State trooper Ricky Vitte Jr. Told his wife that he had
watched a pornographic video and masturbated with the boy five years
ago, according to a report issued by the Sandusky County sheriff’s
office.
Investigators said Vitte told his wife he was attempting to teach the boy about sex, The Sandusky Register reported.
“Rick’s reasoning is the fact that he did not want (the
boy) to feel pressured on feeling the need to have to have sex with
someone, when he can fix those needs by masturbating to porn,” wrote
Deputy Sean O’Connell
after speaking to the trooper’s wife.
Vitte claimed a dresser blocked their view of each other as they masturbated, according to the report.
Authorities said he engaged in such activities twice with the boy about five years ago.
Sandusky County Prosecutor Tom Stierwalt decided not to
present the case to a grand jury because he said Vitte might have
presented an explanation to justify this alleged actions.
“I can’t imagine a situation where that would be
appropriate in our culture,” said clinical counselor Marlene Boas. “If
he would’ve masturbated in the same room as (a pre-teen girl), do you
think he would be
prosecuted?”
Vitte fled when O’Connell and social workers attempted to
interview him in the sex crime case, and deputies pursued him for about a
mile.
“He was purposely fleeing the area to avoid confrontation and or an arrest,”

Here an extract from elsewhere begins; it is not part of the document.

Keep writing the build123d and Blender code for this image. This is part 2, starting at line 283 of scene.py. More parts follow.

O’Connell wrote in the report, but Vitte was not charged with fleeing law enforcement.
Vitte was charged with domestic violence 10 years ago
after spanking his then-girlfriend’s 5-year-old son until his buttocks
bled to punish the boy for wetting the bed, deputies said.
The trooper head-butted the child’s mother during an argument over the spanking.

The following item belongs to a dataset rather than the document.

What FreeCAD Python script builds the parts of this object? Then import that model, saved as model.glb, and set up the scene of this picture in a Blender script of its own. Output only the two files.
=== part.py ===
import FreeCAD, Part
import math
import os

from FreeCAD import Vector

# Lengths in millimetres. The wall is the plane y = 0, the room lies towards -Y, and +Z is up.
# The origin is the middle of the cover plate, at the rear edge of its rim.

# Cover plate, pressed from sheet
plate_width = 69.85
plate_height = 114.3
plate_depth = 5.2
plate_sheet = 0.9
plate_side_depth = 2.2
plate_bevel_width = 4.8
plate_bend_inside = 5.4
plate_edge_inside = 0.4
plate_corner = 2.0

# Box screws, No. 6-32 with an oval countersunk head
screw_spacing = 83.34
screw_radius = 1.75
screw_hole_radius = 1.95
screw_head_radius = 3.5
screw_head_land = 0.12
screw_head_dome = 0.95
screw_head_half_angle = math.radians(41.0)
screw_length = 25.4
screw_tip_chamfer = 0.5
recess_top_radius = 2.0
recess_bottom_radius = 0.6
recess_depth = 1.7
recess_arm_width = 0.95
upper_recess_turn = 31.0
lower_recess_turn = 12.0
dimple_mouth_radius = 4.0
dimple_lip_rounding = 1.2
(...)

Vitte later pleaded no contest and was convicted on a reduced charge of child endangering, authorities said.
The sheriff’s report on the sex crime investigation
indicated that one of Vitte’s children told a social worker that his
father had pushed him and shoved him and punched him at least once.
The trooper’s children also said they had seen their
father punch holes in walls and doors when he was angry and drag their
mother into another room to yell at her.
His wife, his ex-girlfriend and the boy he spanked have
all taken out protection orders against Vitte, but those were modified
to allow him to continue
carrying a firearm as a state trooper.
The Sandusky Register
reported that Vitte has been represented
in the past by attorney Dean Henry, who has worked with O’Connell for
more than a year as a special prosecutor and defense county during the
investigation of another case.
Henry is representing Vitte in a domestic violence
petition filed by the trooper’s wife, who is apparently seeking full
custody of their five children and has requested that Vitte not be
permitted access to them.
The deputy said the decision not to charge Vitte was made
by the prosecutor, and O’Connell declined to say whether he had
interviewed the state trooper in the sex crime case.

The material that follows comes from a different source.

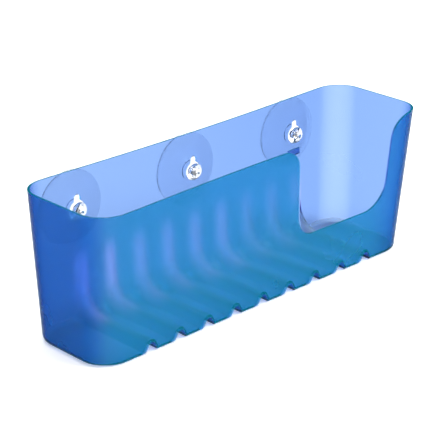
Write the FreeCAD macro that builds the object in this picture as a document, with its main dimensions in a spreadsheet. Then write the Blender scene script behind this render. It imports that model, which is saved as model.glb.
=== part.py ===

O’Connell indicated in his report that Stierwalt had
declined to seek charges because too much time had passed since the
incidents, although the statute of limitations in Ohio is six years for
felonies.
Stierwalt declined to respond the newspaper asking why he had provided a defense for the suspect in a sex crime investigation.
Vitte’s personnel file shows that he’s in good standing as a state trooper, for which he’s paid $83,000 a year.
His father, Richard Vitte Sr., is a retired Ohio State Highway Patrol trooper.